I don't understand this fix. Surely a reduction is done with just power of two shifts. Why do we need the shift by 3 as well? What is the extra wf_sr1 dpp at the start for?

lib/Target/AMDGPU/AMDGPUAtomicOptimizer.cpp
265

Do you need the setConvergent? It's already marked setConvergent in the .td file. This might also apply to the setConvergent calls lower down, but I haven't checked.

tpr added a comment.Mon, Feb 11, 3:19 AM

Oh, it's because you've switched to an exclusive scan.

sheredom marked 2 inline comments as done.Mon, Feb 11, 3:25 AM
sheredom added inline comments.
lib/Target/AMDGPU/AMDGPUAtomicOptimizer.cpp
265

Probably not, but it shouldn't harm this by adding it (I use SetConvergent on every other convergent thing in the file, so best to be consistent I think!).

tpr added a comment.Mon, Feb 11, 3:42 AM

But I still don't understand it:

  1. Why do you want an exclusive scan? Surely what you're trying to do is just "sum" up all lanes into lane 63, which is an inclusive scan.
  2. Can't you do an exclusive scan with powers of 2 shifts like an inclusive scan, but just with the wf_sr1 on the front? (Although I think that gives the wrong answer due to (1)).
  3. Isn't the only thing wrong with this code before this fix that you forgot to put the bank masks on steps 2, 3 and 4? (Although you're correct to remove the unnecessary intermediate wwm intrinsic calls.)
sheredom marked an inline comment as done.Mon, Feb 11, 3:49 AM
In D57737#1392667, @tpr wrote:

But I still don't understand it:

  1. Why do you want an exclusive scan? Surely what you're trying to do is just "sum" up all lanes into lane 63, which is an inclusive scan.

No we need both - you need an exclusive scan to know the individual lane's position in the single atomic operation, but you also need the reduction (sum) to know how much we are adding in the atomic operation in the first place. So I do an exclusive scan to get our position, then add on our own lane's value to get the inclusive scan, and readlane 63 to get the total reduction across the wavefront.

  1. Can't you do an exclusive scan with powers of 2 shifts like an inclusive scan, but just with the wf_sr1 on the front? (Although I think that gives the wrong answer due to (1)).

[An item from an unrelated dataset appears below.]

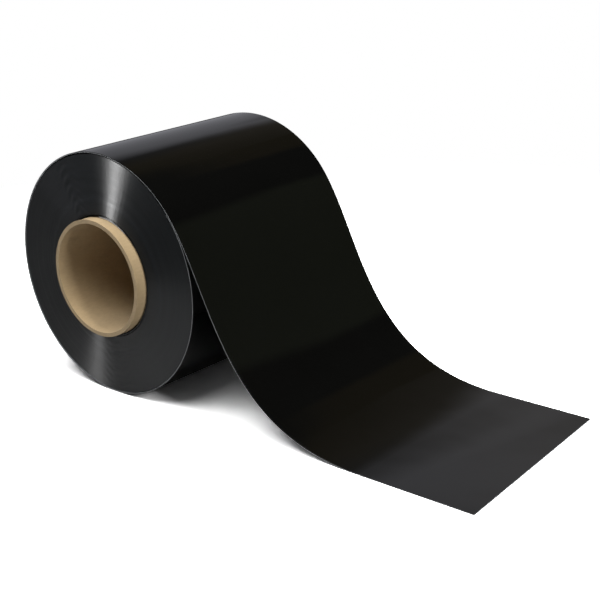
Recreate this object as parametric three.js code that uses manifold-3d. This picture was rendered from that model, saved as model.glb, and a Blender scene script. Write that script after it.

No you need to do the shift 1,2,3 - can see the reasoning why in here https://gpuopen.com/amd-gcn-assembly-cross-lane-operations/

  1. Isn't the only thing wrong with this code before this fix that you forgot to put the bank masks on steps 2, 3 and 4? (Although you're correct to remove the unnecessary intermediate wwm intrinsic calls.)

There was two bugs:

  1. The exclusive scan component returned the wrong result in some cases because the shift-by-3 wasn't there.
  2. We need to do a ballot instead of read_register because read_register was sometimes being misidentified as requiring WWM and thus giving us garbage results for the atomc load.
tpr accepted this revision.Mon, Feb 11, 5:04 AM

Ah, right, I see about the need for the exclusive and inclusive scan results.

I checked https://gpuopen.com/amd-gcn-assembly-cross-lane-operations/ and I didn't see any reasoning about why you need the shift by 3. In the diagram there, I reckon you could change instruction 2 to have the result of instruction 1 as both operands, and omit instruction 3 (the shift by 3), and get the same result, saving one instruction. However that might actually take one wait state longer, assuming you can't schedule other stuff into the middle of it, which you probably can't.

So I'm happy now.

This revision was automatically updated to reflect the committed changes.